Despite 2019 marking the 20th birthday of the euro, there was little for the central currency to celebrate this year. It was under pressure due to a downturn in economic performance across Europe. Over the last 20 years, the euro has strengthened by 27% against the pound, with nearly half of those gains being made following the UK’s referendum result to leave the EU. However, it is 3.5% lower against the US dollar over the last two decades. The global slowdown, its impact on Europe and its effect on international trade tensions put pressure on the euro this year.
Protracted economic slowdown
The market watched the Purchasing Managers’ Indices (PMIs) with concern as manufacturing and services both showed the result of the economic downturn, with many starting in the expansion zone and moving to contraction by the end of the year. The numbers from economic powerhouse Germany were of particular concern and as the year progressed and business confidence tumbled, so too did the euro. The currency held its own against sterling for most of the year, but elsewhere it was challenged by the US dollar and a basket of currencies as the downturn began to bite and even small glimmers of hope towards the end of the year appeared to be ignored by the market.
International trade and the impact of global events
The downturn in Europe was mirrored across the globe; weaker than expected economic results from China in April pushed the euro lower as the impact of the US-China trade war was seen. The euro fell after the news as the knock-on effect for Europe’s economy was due to stocks for basic resources having a heavy exposure to China. In May, the euro was given a boost against sterling when the US postponed trade tariffs on European-made cars, however, lost out to the US dollar. September also saw the euro lose out to the greenback after oil prices pushed the US dollar higher. The loss was short-lived after the US Federal Reserve’s September minutes gave the euro a 0.1% gain against the US dollar. In October, Europe appeared to shrug off the US plans to impose tariffs on a range of EU goods including whiskey, aircraft, cheese, and biscuits. Of more concern was the global impact of the US-China trade war, which is putting pressure on trade routes and resources and is seen as a key factor in the ongoing downward pressure on the economy, particularly with Brexit also looming on the horizon.
All change at the top
While the pound was weighed down by political stasis, Europe faced a different challenge with numerous elections across Europe and results which reflected the air of uncertainty as Europe faced the economic slowdown. Spain had two elections within the year, the first in February after the prime minister’s budget was rejected and the second in November after the coalition failed to deliver results. The result of the fourth election in four years for Spain was another coalition and the euro fell by 0.2% against other major currencies. In Austria, the nationalist vice-chancellor Heinz-Christian Strache was forced to resign, which in turn led to a general election. A similar trend was replicated across Europe and in the European elections, with centrist candidates losing ground to green and far-right parties. The poor showing of Germany’s SDP meant the resignation of Andrea Nahles and in turn, this meant Angela Merkel’s CDU lost their junior coalition partner. Political change was welcomed in Greece, however, when the election of center-right New Democracy was elected with Kyriakos Mitsotakis at the helm. The euro didn’t react but it may have positive implications for tourism and the Greek economy which reduces risk to the euro. Despite political turbulence and the breakdown of the coalition government, a new coalition between Five Star and the center-left Democratic Party was towards the end of the year was good news for the euro because it may mean there will be less friction with the EU in the future.

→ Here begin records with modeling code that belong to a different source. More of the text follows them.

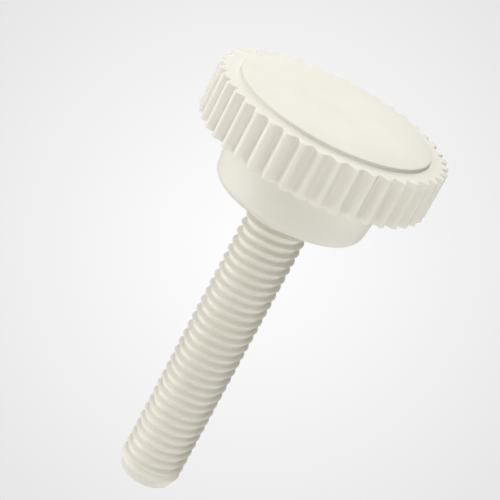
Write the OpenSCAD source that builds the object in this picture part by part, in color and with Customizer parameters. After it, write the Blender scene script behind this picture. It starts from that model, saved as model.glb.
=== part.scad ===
// Thumb screw, moulded in one piece: a fluted head with a raised disc, a collar and a threaded shank.
// It stands on the disc of its head, with the shank upwards along +Z.

/* [Head] */
// Diameter over the crests of the flutes
head_d = 29; // [25:0.1:40]
// Height of the fluted rim
head_h = 5.9; // [4:0.1:11]
// Number of flutes round the rim
flutes = 42; // [24:1:60]
// Depth of a flute from crest to valley
flute_depth = 0.85; // [0.25:0.05:1.2]
// Diameter of the raised disc on the head's face
disc_d = 24.2; // [15:0.1:24.2]
// Height of the straight wall round the raised disc
disc_h = 0.52; // [0.2:0.02:1.2]
// Rise of the dome inside that wall
dome_h = 0.56; // [0.12:0.02:1.2]
// Diameter of the flat middle of the dome
dome_flat_d = 11.2; // [5:0.1:14]

/* [Collar] */
// Height of the collar between the rim and its seat
collar_h = 6.6; // [4:0.1:12]
// Diameter of the collar where it leaves the rim
collar_head_d = 20.2; // [18.8:0.1:22.5]
// Diameter of the collar at its seat, before the edge is rounded
collar_seat_d = 18.8; // [15:0.1:18.8]
// Radius of the rounded edge round the seat
collar_round = 1.4; // [0.4:0.1:2.4]

/* [Thread] */
// Diameter over the crests of the thread, a little under its nominal 8
thread_d = 7.84; // [6.5:0.01:10]
// Distance from one turn to the next
pitch = 1.25; // [1:0.05:1.5]
// Depth of the groove from crest to root
thread_depth = 0.6; // [0.4:0.05:0.8]
// Length of the shank from the collar's seat to its tip
shank_l = 40; // [15:1:50]
// Length of the chamfer at the tip
tip_l = 1.5; // [0.6:0.1:2.5]
// Diameter of the flat end of the tip
tip_d = 6.5; // [6:0.1:6.8]
// Length of the plain land between the seat and the thread
land_l = 0.6; // [0.5:0.1:1.8]
// Length over which the groove deepens after the land and fades before the chamfer
run_out = 1.25; // [0.6:0.05:2.5]
// Height of the first groove above the seat, on the +X side
groove_start = 1.04; // [0:0.01:1.25]

/* [Hidden] */

$fn = 96;
head_r = head_d / 2;
disc_r = disc_d / 2;
thread_r = thread_d / 2;
tip_r = tip_d / 2;

// Heights, from the flat middle of the dome upwards
disc_z = dome_h;
rim_z = disc_z + disc_h;
rim_top_z = rim_z + head_h;
seat_z = rim_top_z + collar_h;
tip_z = seat_z + shank_l;
// How far a solid reaches into the one that carries it
bite = 1;

// One flute is a wave of twelve points: a soft crest, slightly bulging sides and a narrower valley
flute_points = 12;
bulge = 0.055;
function ridge(turn) = (cos(turn) + cos(3 * turn) / 9) / (1 + 1 / 9) + bulge * (1 - cos(2 * turn));
function rim_r(turn) = head_r - flute_depth * (1 - ridge(turn)) / 2;

// Depth of the groove over one pitch: a flat root, two flanks and a narrow rounded crest
// Each row is [share of the pitch past the middle of the root, share of the depth]
groove = [[-0.13, 1], [0.13, 1], [0.4, 0.15], [0.5, 0], [0.6, 0.15]];
rows = len(groove);
columns = 24;
turn_low = -ceil((bite + groove_start) / pitch) - 1;
turns = ceil(shank_l / pitch) + 2 - turn_low;

// Radius of the thread at a share of the pitch past the root, between two points of the groove
function between(u, a, b) = a[1] + (b[1] - a[1]) * (u - a[0]) / (b[0] - a[0]);
function depth_at(u, k = 0) =
    let (a = groove[k], b = k + 1 < rows ? groove[k + 1] : [groove[0][0] + 1, groove[0][1]])
    u <= b[0] || k == rows - 1 ? between(u, a, b) : depth_at(u, k + 1);
function past_root(angle, z) =
    let (u = (z - seat_z - groove_start) / pitch - angle / 360 - groove[0][0])
    u - floor(u) + groove[0][0];

// The groove deepens after a plain land, and has faded where the chamfer starts
function share(length) = min(1, max(0, length / run_out));
function chamfer_r(z) = min(thread_r, tip_r + (tip_z - z) * (thread_r - tip_r) / tip_l);
function floor_r(z) = thread_r - thread_depth * min(share(z - seat_z - land_l), share(tip_z - tip_l - z));
function shank_r(angle, z) =
    min(chamfer_r(z), max(floor_r(z), thread_r - thread_depth * depth_at(past_root(angle, z))));

module fluted_rim() {
    count = flutes * flute_points;
    translate([0, 0, rim_z])
        linear_extrude(head_h)
            polygon([for (i = [0 : count - 1])
                rim_r(360 * i / flute_points) * [cos(360 * i / count), sin(360 * i / count)]]);
}

// The face of the head: flat in the middle, falling away along one arc to a short straight wall
module raised_disc() {
    flat_r = dome_flat_d / 2;
    run = disc_r - flat_r;
    dome_r = (run * run + dome_h * dome_h) / (2 * dome_h);
    rotate_extrude() {
        square([flat_r, rim_z + bite]);
        intersection() {
            square([disc_r, rim_z + bite]);
            union() {
                translate([flat_r, dome_r]) circle(dome_r, $fn = 720);
                translate([0, disc_z]) square([disc_r, rim_z + bite - disc_z]);
            }
        }
    }
}

// A slightly tapered boss with a rounded edge round its flat seat
module collar() {
    wall_r = collar_head_d / 2;
    seat_r = collar_seat_d / 2;
    slope = (wall_r - seat_r) / collar_h;
    lean = atan(slope);
    edge_r = seat_r + slope * collar_round - collar_round / cos(lean);
    edge_z = seat_z - collar_round;
    foot_z = rim_top_z - bite;
    rotate_extrude() {
        polygon([
            [0, foot_z],
            [wall_r, foot_z],
            [wall_r, rim_top_z],
            [edge_r + collar_round * cos(lean), edge_z + collar_round * sin(lean)],
            [edge_r, edge_z],
            [edge_r, seat_z],
            [0, seat_z]
        ]);
        translate([edge_r, edge_z]) circle(collar_round);
    }
}

// A right-hand thread: each row of points climbs one pitch in a turn, and is cut off flat at both ends
module threaded_shank() {
    low = seat_z - bite;
    steps = turns * rows;
    function height(i, j) = seat_z + groove_start
        + pitch * (turn_low + floor(j / rows) + groove[j % rows][0] + i / columns);
    function level(i, j) = max(low, min(tip_z, height(i, j)));
    function place(i, j) =
        let (angle = 360 * i / columns, z = level(i, j), r = shank_r(angle, z))
        [r * cos(angle), r * sin(angle), z];
    // Past the last column comes the first one, a turn further up
    function index(i, j) = i < columns ? i * (steps + 1) + j : j + rows;
    function corner(i, j) = i < columns ? level(i, j) : level(0, j + rows);
    function shows(i, j) = corner(i, j + 1) > corner(i, j);
    foot = columns * (steps + 1);
    polyhedron(
        points = concat(
            [for (i = [0 : columns - 1], j = [0 : steps]) place(i, j)],
            [[0, 0, low], [0, 0, tip_z]]),
        faces = concat(
            [for (i = [0 : columns - 1], j = [0 : steps - rows - 1])
                if (shows(i, j)) [index(i, j), index(i, j + 1), index(i + 1, j)]],
            [for (i = [0 : columns - 1], j = [0 : steps - rows - 1])
                if (shows(i + 1, j)) [index(i + 1, j), index(i, j + 1), index(i + 1, j + 1)]],
            [for (i = [0 : columns - 1])
                [foot, index(i, 0), index((i + 1) % columns, 0)]],
            [for (i = [0 : columns - 1])
                [foot + 1, index((i + 1) % columns, steps), index(i, steps)]])
    );
}

module thumb_screw() {
    color("ivory") {
        raised_disc();
        fluted_rim();
        collar();
        threaded_shank();
    }
}

thumb_screw();
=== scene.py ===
from math import atan, ceil, cos, degrees, pi, radians, sin, sqrt
import bpy
from mathutils import Euler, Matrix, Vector


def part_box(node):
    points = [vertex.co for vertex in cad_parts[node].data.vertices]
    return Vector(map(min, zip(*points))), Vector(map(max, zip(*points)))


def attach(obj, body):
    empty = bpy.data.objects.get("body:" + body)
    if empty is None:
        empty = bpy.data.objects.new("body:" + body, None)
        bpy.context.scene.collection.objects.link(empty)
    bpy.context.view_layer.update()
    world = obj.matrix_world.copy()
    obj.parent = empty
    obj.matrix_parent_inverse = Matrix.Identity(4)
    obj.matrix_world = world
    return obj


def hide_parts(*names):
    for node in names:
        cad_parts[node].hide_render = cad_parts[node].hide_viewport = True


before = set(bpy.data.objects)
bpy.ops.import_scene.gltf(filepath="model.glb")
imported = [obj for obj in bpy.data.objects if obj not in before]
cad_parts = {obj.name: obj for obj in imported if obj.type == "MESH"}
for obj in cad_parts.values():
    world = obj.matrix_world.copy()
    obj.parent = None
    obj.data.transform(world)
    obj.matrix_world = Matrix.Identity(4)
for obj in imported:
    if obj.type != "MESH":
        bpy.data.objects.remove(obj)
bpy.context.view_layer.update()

boxLow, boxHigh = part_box("thumb_screw")
mm = 0.001
print("stage: frame loaded")


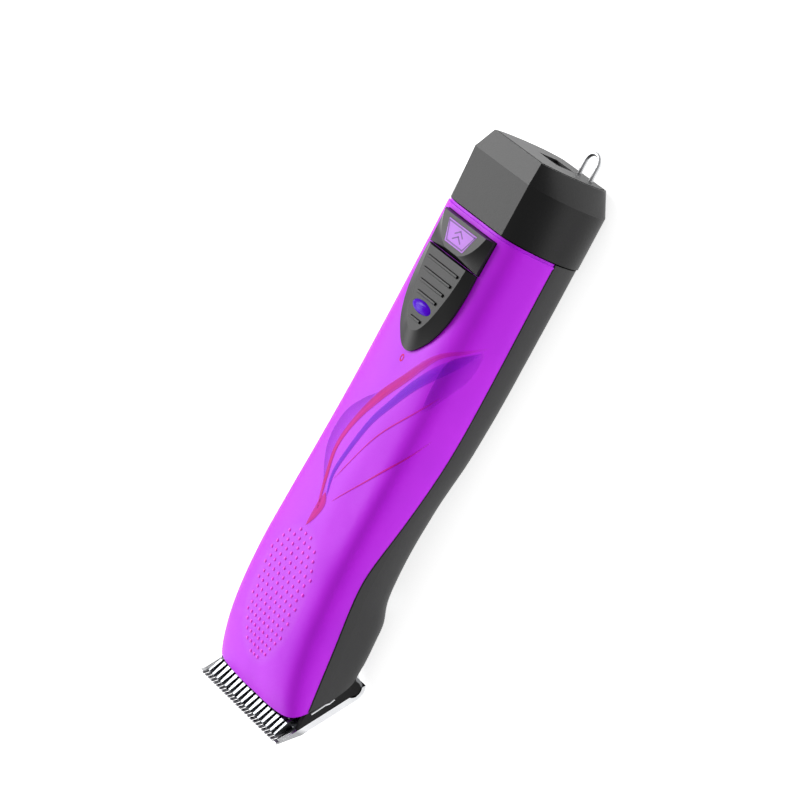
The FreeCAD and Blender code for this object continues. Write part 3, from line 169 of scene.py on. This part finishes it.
def toothed_chrome(name):
    """Bright chrome whose teeth get a dark base colour, a painted dark reflection."""
    material, tree, out = new_material(name)
    shader = shade(tree, out, 0.18, metallic=1.0)
    where = tree.nodes.new("ShaderNodeTexCoord")
    split = tree.nodes.new("ShaderNodeSeparateXYZ")
    tree.links.new(where.outputs["Object"], split.inputs[0])
    front = remap(tree, split.outputs["X"], TEETH_ROOT, TEETH_ROOT + 1.5 * MM, 1.0, 0.0)
    across = math_node(tree, "ABSOLUTE", split.outputs["Y"])
    inner = remap(tree, across, TEETH_SIDE, TEETH_SIDE + 0.4 * MM, 1.0, 0.6)
    # Mask of the teeth, where the painted dark reflection goes.
    dark_reflection_mask = math_node(tree, "MULTIPLY", front, inner)
    lines = noise(tree, 1.0, detail=3.0, stretch=BRUSHED_ACROSS)
    plate = ramp(tree, lines, [(0.3, srgb(206, 207, 209)), (0.7, srgb(228, 229, 231))])
    # Dark steel on the teeth: painted dark reflection of the surroundings.
    painted_dark_reflection = ramp(tree, lines, [(0.3, srgb(58, 58, 60)), (0.7, srgb(84, 84, 87))])
    tree.links.new(mix(tree, dark_reflection_mask, plate, painted_dark_reflection), shader.inputs["Base Color"])
    tree.links.new(bump(tree, lines, 0.3, BRUSH_DEPTH), shader.inputs["Normal"])
    return material


def grip_mask(tree):
    """1 inside the leaf-shaped grip patch near the head, fading to 0 over two millimetres."""
    where = tree.nodes.new("ShaderNodeTexCoord")
    split = tree.nodes.new("ShaderNodeSeparateXYZ")
    tree.links.new(where.outputs["Object"], split.inputs[0])
    x, y = split.outputs["X"], split.outputs["Y"]
    along = math_node(tree, "DIVIDE", math_node(tree, "SUBTRACT", x, GRIP_MIDDLE), GRIP_LONG)
    across = math_node(tree, "DIVIDE", y, GRIP_HALF)
    lengthwise = math_node(tree, "POWER", math_node(tree, "ABSOLUTE", along), GRIP_POWER)
    crosswise = math_node(tree, "POWER", math_node(tree, "ABSOLUTE", across), 2.0)
    reach = math_node(tree, "ADD", lengthwise, crosswise)
    return remap(tree, reach, 1.15, 0.9, 0.0, 1.0)


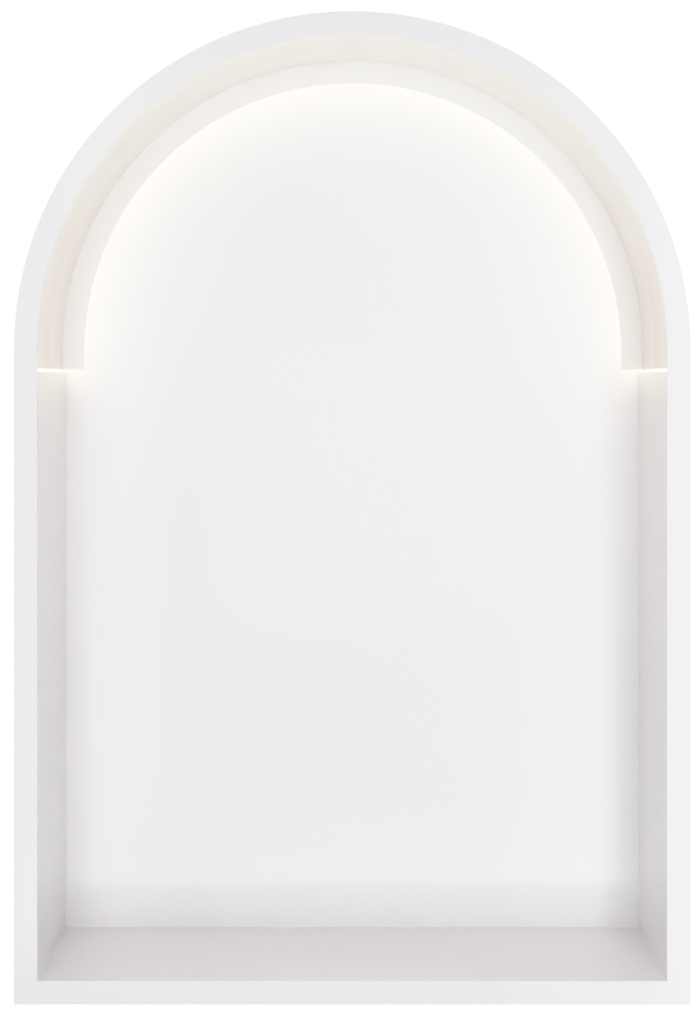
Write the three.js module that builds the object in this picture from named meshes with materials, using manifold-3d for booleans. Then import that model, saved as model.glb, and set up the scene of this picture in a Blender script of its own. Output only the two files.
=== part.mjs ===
// Arched recessed wall niche in white coated sheet steel, with a hidden light in its arch.
// Millimetres. X runs to the right, Y into the wall and Z up, and the niche opens towards -Y.
// The origin lies on the wall's face: y = 0 is the back of the flat rim, at the middle of the
// rim's contact band below the opening.

import * as THREE from "three";
import { mergeVertices, toCreasedNormals } from "three/addons/utils/BufferGeometryUtils.js";
import Module from "manifold-3d";

const wasm = await Module();
wasm.setup();

// Opening and box.
const openingWidth = 400;
const openingHeight = 601.5;
const nicheDepth = 100; // from the rim's front face to the back panel's inner face
const rimWidth = 15;
const sheet = 1.2; // one gauge of sheet for rim, walls, back panel and cove
const seamRadius = 1.2; // coated weld fillets round the back panel
const cornerExtra = 0.3; // the fillets between floor and side walls are this much fuller

// Light cove: a rolled profile under the arch that hides the light strip behind its lip.
const coveGap = 20; // from the lip's front face to the back panel
const lipHeight = 16;
const coveTail = 12.4; // straight length of the cove below the arch's springing
const seamHeight = 1.8; // open seam between the cove's foot and the side wall

// Light strip in its opal sleeve.
const stripWidth = 8;
const stripThickness = 2;
const stripFront = 3; // from the cove's front return to the end of the strip's forward tail

// Blind rubber grommet for the supply lead, in the back panel at the crown of the arch.
const grommetHoleRadius = 5;
const grommetFlangeRadius = 7;
const grommetFlange = 1.5;
const grommetChamfer = 1.2;
const grommetNoseRadius = 2.6;
const grommetNose = 3;
const grommetInset = 1; // from the grommet's flange to the arch shell

// Clearances between separate pieces.
const fitGap = 0.3;
const stripAirGap = 0.5; // between the strip and the cove's soffit

// Facets.
const archSteps = 72;
const filletSteps = 5;
const roundSteps = 32;
const creaseAngle = Math.PI / 6;

// Finishes.
const powderCoat = { color: 0xf4f2f1, roughness: 0.35, metalness: 0 };
const opalSleeve = { color: 0xfff6e0, roughness: 0.5, metalness: 0, emissive: 0xffedc8 };
const blackRubber = { color: 0x2b2b2d, roughness: 0.8, metalness: 0 };

// Worked out from the sizes above.
const archRadius = openingWidth / 2;
const floorZ = (rimWidth + sheet) / 2;
const springZ = floorZ + openingHeight - archRadius;
const rimFrontY = -sheet;
const backY = rimFrontY + nicheDepth;
const cornerRadius = seamRadius + cornerExtra;
const shellEndY = backY + sheet;
const footZ = springZ - coveTail;
const ledgeZ = footZ - seamHeight;
const chamberRadius = archRadius + sheet + stripAirGap + stripThickness + fitGap;
const lipFrontY = backY - coveGap;
const lipBackY = lipFrontY + sheet;
const stripOuterRadius = chamberRadius - fitGap;
const stripInnerRadius = stripOuterRadius - stripThickness;
const grommetZ = springZ + chamberRadius - grommetInset - grommetFlangeRadius;

// A straight-sided arch outline: flat at zBottom, round above the springing.
function archPoints(radius, zBottom) {
  const crown = new THREE.EllipseCurve(0, springZ, radius, radius, 0, Math.PI).getPoints(archSteps);
  return [new THREE.Vector2(radius, zBottom), ...crown, new THREE.Vector2(-radius, zBottom)];
}

// The outline of a band that follows the arch between two radii, with feet at zBottom.
function archBandPoints(innerRadius, outerRadius, zBottom) {
  return [...archPoints(outerRadius, zBottom), ...archPoints(innerRadius, zBottom).reverse()];
}

// A closed geometry as a solid that can be joined and cut.
function solid(geometry) {
  const bare = geometry.clone();
  bare.deleteAttribute("normal");
  bare.deleteAttribute("uv");
  const merged = mergeVertices(bare, 1e-4);
  return new wasm.Manifold(new wasm.Mesh({
    numProp: 3,
    vertProperties: new Float32Array(merged.attributes.position.array),
    triVerts: new Uint32Array(merged.index.array),
  }));
}

// An XZ outline that fills the depth from yFront to yBack.
function slab(points, yFront, yBack) {
  const geometry = new THREE.ExtrudeGeometry(new THREE.Shape(points), {
    depth: yBack - yFront,
    bevelEnabled: false,
  });
  geometry.rotateX(Math.PI / 2);
  geometry.translate(0, yBack, 0);
  return solid(geometry);
}

// A box between two corners.
function block(low, high) {
  const size = high.map((value, axis) => value - low[axis]);
  const geometry = new THREE.BoxGeometry(...size);
  geometry.translate(...low.map((value, axis) => value + size[axis] / 2));
  return solid(geometry);
}

// A round bar along Y.
function barAlongY(x, z, radius, yFront, yBack) {
  const geometry = new THREE.CylinderGeometry(radius, radius, yBack - yFront, roundSteps);
  geometry.translate(x, (yFront + yBack) / 2, z);
  return solid(geometry);
}

// Turns a solid back into a mesh with its own material.
function mesh(name, shape, finish) {
  const data = shape.getMesh();
  const geometry = new THREE.BufferGeometry();
  geometry.setAttribute("position", new THREE.BufferAttribute(new Float32Array(data.vertProperties), 3));
  geometry.setIndex(new THREE.BufferAttribute(new Uint32Array(data.triVerts), 1));
  const material = new THREE.MeshStandardMaterial(finish);
  const piece = new THREE.Mesh(toCreasedNormals(geometry, creaseAngle), material);
  piece.name = name;
  return piece;
}

// The space between the side walls below the cove. Its lower corners and its rear edges are round,
// which leaves the weld fillets standing on the body.
function lowerCavity() {
  const side = archRadius - cornerRadius;
  const corner = floorZ + cornerRadius;
  const right = new THREE.EllipseCurve(side, corner, cornerRadius, cornerRadius, 1.5 * Math.PI, 2 * Math.PI);
  const left = new THREE.EllipseCurve(-side, corner, cornerRadius, cornerRadius, Math.PI, 1.5 * Math.PI);
  const outline = [
    ...right.getPoints(filletSteps),
    new THREE.Vector2(archRadius, springZ),
    new THREE.Vector2(-archRadius, springZ),
    ...left.getPoints(filletSteps),
  ];
  const geometry = new THREE.ExtrudeGeometry(new THREE.Shape(outline), {
    depth: nicheDepth,
    bevelThickness: seamRadius,
    bevelSize: seamRadius,
    bevelOffset: -seamRadius,
    bevelSegments: filletSteps,
  });
  geometry.rotateX(Math.PI / 2);
  geometry.translate(0, backY - seamRadius, 0);
  return solid(geometry);
}

// Rim, side walls, arch shell, floor and back panel are welded into one piece.
function nicheBody() {
  const lowerShell = slab(archPoints(archRadius + sheet, floorZ - sheet), 0, shellEndY);
  const archShell = slab(archPoints(chamberRadius + sheet, ledgeZ - sheet), 0, shellEndY);
  const rim = slab(archPoints(archRadius + rimWidth, floorZ - rimWidth), rimFrontY, 0);
  const archCavity = slab(archPoints(archRadius, ledgeZ), rimFrontY - sheet, backY);
  const chamber = slab(archPoints(chamberRadius, ledgeZ), 0, backY);
  const leadHole = barAlongY(0, grommetZ, grommetHoleRadius, backY - sheet, shellEndY + sheet);
  const body = rim.add(lowerShell).add(archShell)
    .subtract(lowerCavity()).subtract(archCavity).subtract(chamber).subtract(leadHole);
  return mesh("niche_body", body, powderCoat);
}

// The cove is one rolled strip of sheet: a return behind the rim, the soffit and the lip.
function lightCove() {
  const frontY = fitGap;
  const frontReturn = slab(archBandPoints(archRadius, chamberRadius - fitGap, footZ), frontY, frontY + sheet);
  const soffit = slab(archBandPoints(archRadius, archRadius + sheet, footZ), frontY, lipBackY);
  const lip = slab(archBandPoints(archRadius - lipHeight, archRadius + sheet, footZ), lipFrontY, lipBackY);
  return mesh("light_cove", frontReturn.add(soffit).add(lip), powderCoat);
}

// The strip runs round the arch behind the lip, and its two ends turn forward behind the cove's feet.
function ledStrip() {
  const frontEdgeY = (lipBackY + backY - stripWidth) / 2;
  const backEdgeY = frontEdgeY + stripWidth;
  const bottomZ = footZ + fitGap;
  const frontEndY = fitGap + sheet + stripFront;
  const run = slab(archBandPoints(stripInnerRadius, stripOuterRadius, bottomZ), frontEdgeY, backEdgeY);
  const topZ = bottomZ + stripWidth;
  const leftTail = block([-stripOuterRadius, frontEndY, bottomZ], [-stripInnerRadius, backEdgeY, topZ]);
  const rightTail = block([stripInnerRadius, frontEndY, bottomZ], [stripOuterRadius, backEdgeY, topZ]);
  return mesh("led_strip", run.add(leftTail).add(rightTail), opalSleeve);
}

// A blind grommet: two flanges that clasp the back panel, a neck between them and a pointed nose
// that is pierced when the lead is fitted.
function cableGrommet() {
  const neckRadius = grommetHoleRadius - fitGap;
  const innerFaceY = backY - fitGap;
  const outerFaceY = shellEndY + fitGap;
  const profile = [
    [0, innerFaceY - grommetFlange],
    [grommetFlangeRadius - grommetChamfer, innerFaceY - grommetFlange],
    [grommetFlangeRadius, innerFaceY],
    [neckRadius, innerFaceY],
    [neckRadius, outerFaceY],
    [grommetFlangeRadius, outerFaceY],
    [grommetFlangeRadius - grommetChamfer, outerFaceY + grommetFlange],
    [grommetNoseRadius, outerFaceY + grommetFlange],
    [grommetNoseRadius / 2, outerFaceY + grommetFlange + grommetNose],
    [0, outerFaceY + grommetFlange + grommetNose],
  ].map(([radius, along]) => new THREE.Vector2(radius, along));
  const geometry = new THREE.LatheGeometry(profile, roundSteps);
  geometry.translate(0, 0, grommetZ);
  return mesh("cable_grommet", solid(geometry), blackRubber);
}

const recessedWallNiche = new THREE.Group();
recessedWallNiche.add(nicheBody(), lightCove(), ledStrip(), cableGrommet());

export default recessedWallNiche;
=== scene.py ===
"""Dresses the arched, lit wall niche: its welded body, light cove, light strip and lead grommet.

Lengths are metres in the CAD's frame: X to the right, Y into the wall and Z up, with y = 0 on the
wall's face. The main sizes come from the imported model, and only what it doesn't hold, such as the
small radii of edges and welds, is named here.
"""

import logging
import math
from collections.abc import Callable, Sequence
from dataclasses import dataclass
from enum import Enum

import bmesh
import bpy
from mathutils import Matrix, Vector


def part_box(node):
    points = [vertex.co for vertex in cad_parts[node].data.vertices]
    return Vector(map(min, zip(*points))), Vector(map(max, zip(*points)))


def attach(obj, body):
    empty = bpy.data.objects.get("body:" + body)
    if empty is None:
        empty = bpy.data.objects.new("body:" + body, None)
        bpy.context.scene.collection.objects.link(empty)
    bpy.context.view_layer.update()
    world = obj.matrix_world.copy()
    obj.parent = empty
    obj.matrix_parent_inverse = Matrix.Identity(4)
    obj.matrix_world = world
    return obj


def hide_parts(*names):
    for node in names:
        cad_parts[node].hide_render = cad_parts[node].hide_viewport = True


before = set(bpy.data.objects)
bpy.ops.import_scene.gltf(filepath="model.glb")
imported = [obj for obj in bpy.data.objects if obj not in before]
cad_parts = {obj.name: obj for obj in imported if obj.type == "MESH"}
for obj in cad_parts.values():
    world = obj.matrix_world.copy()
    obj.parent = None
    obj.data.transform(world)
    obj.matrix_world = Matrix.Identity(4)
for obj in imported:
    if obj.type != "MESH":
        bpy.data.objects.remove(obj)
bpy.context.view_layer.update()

MM = 0.001
MERGE = 0.002 * MM  # vertices closer than this are one vertex
NEAR = 0.01 * MM  # points closer than this are in the same place
MIX_ONE, MIX_TWO, MIX_RESULT = 6, 7, 2  # the numbers of a Mix node's colour sockets
BODY = "root"
PHOTO_WIDTH = 699
PHOTO_HEIGHT = 1020

log = logging.getLogger("niche")

Outline = list[tuple[float, float]]
Loop = list[bmesh.types.BMVert]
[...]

ECB actions influence euro performance
The actions of the European Central Bank (ECB) have had a significant influence on the central currency this year as it reflected on the global downturn and the impact in Europe. Mario Draghi set the tone at the beginning of the year, stating "the risks surrounding the euro area growth outlook have moved to the downside" and this was borne out through the year. By June, the ECB was in a challenging situation as inflation remained below the 2% target and there were no further cuts that could be made to interest rates and the possibility of resuming a Quantitative Easing (QE) program was mooted. The euro dipped on the possibility and by August, hints at a forthcoming stimulus package put pressure on the central currency. In general, the euro was keeping its head above water against the pound because of Brexit pressures on sterling, but it was clear that the currency wasn’t immune to changes in the geopolitical landscape. By the end of the summer, interest rates were in negative territory and Mario Draghi announced the planned QE stimulus package, which began in November. In October, a new ECB president took the helm - Christine Lagarde used her maiden speech to call for "strength, resolve and courage" in European capitals. There is some dissent in the ECB about the planned course of action regarding QE but concerns over the current policy were largely overshadowed by the future of the European economy and how else the ECB could respond. Heading into 2020, the euro is facing a challenging landscape and with so much change on the horizon, it’s unclear whether the euro will be able to maintain its largely steady course despite outside pressures.